Noting that premium increases, such as Anthem’s proposed 39-percent hike in California, have caused individuals and employers to purchase less coverage, Kaiser Family Foundation president Drew Altman writes:

Rising health care costs and insurance company practices are leading not just to more expensive premiums, but to skimpier, less comprehensive coverage as well; slowly redefining what we have known as health insurance. To be sure, some economists argue that this is precisely what should happen…But this is not likely how regular people see it. Appropriate cost sharing is one thing, but we may be reaching the point in the individual market where the policies many people have simply cannot be considered meaningful coverage.

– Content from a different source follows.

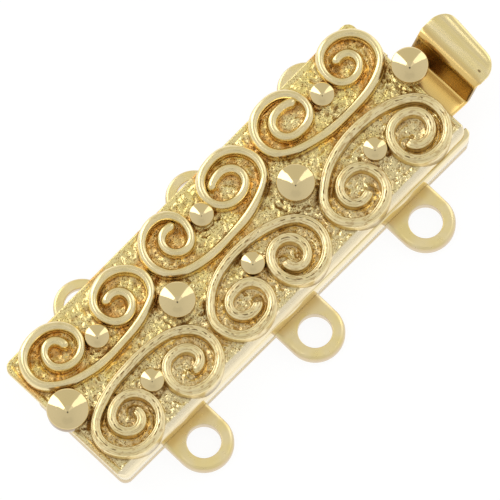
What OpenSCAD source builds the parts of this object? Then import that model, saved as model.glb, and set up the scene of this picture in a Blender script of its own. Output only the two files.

Of course, this is the whole idea behind President Obama’s proposed tax on high-cost health plans: higher prices will cause people to purchase less coverage, which will temper health care spending.


But whether Altman is correct depends on what the meaning of “meaningful” is. When individuals pare back the amount of insurance they purchase, they are revealing what they consider to be meaningful coverage. (The same is true when employers opt for less-comprehensive coverage, though employers’ revealed preferences are obviously a poor proxy for what their workers value.)


If Altman thinks the coverage that individuals are choosing “cannot be considered meaningful coverage” (note the passive voice), he is implicitly stating that individuals are not the best judges of their own welfare. And the only way to devise an alternative definition of meaningful coverage is through the political process.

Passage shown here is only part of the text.